The takeaway is that the universe is real and not just a collection of stars and galaxies and so on. I propose and argue in some of my more particular writings that the same is true of human communities. A human family is a real entity, a form of human being and not just a culturally defined collection of individual human beings. A town or a nation or a civilization isn’t just a collection of individuals but rather an entity in its own right. The Body of Christ, most of all, is for real, the ultimate, complete and perfected, human community, an entity much like an extraordinarily rich and complex human civilization with the Christian Church as its central organ.
I would further propose that the Christian mind can begin its recovery by building a worldview (as I’ve perhaps done) which starts from the above viewpoint. This worldview would be a necessary and central part of a civilization; it would be the organizing principle of a human communal mind which is Christian in the best sense: responsive to Creation as well as to God.

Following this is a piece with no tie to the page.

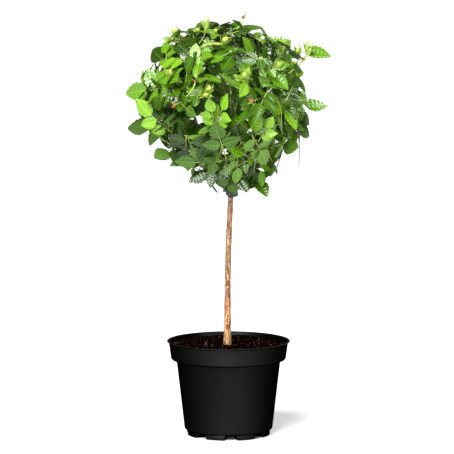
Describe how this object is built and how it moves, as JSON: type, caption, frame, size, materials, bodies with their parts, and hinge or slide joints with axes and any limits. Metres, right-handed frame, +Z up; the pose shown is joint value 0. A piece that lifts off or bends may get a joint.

Energy is needed, high levels of energy as was released by Benedict in the 6th century and Francis in the 12th century. We might have faith that God will send us a new holy man of that sort, but we can’t anticipate where he will be or even whether he is already with us.
The world needs one or more political and social orders adequate to the needs of huge and extraordinarily complex human communities. Our existing forms of order are quite clearly inadequate to the needs of nation-states, to complex religious institutions, to large universities, to scientific research organizations, and so on. It is a mystery where or when this need will be met.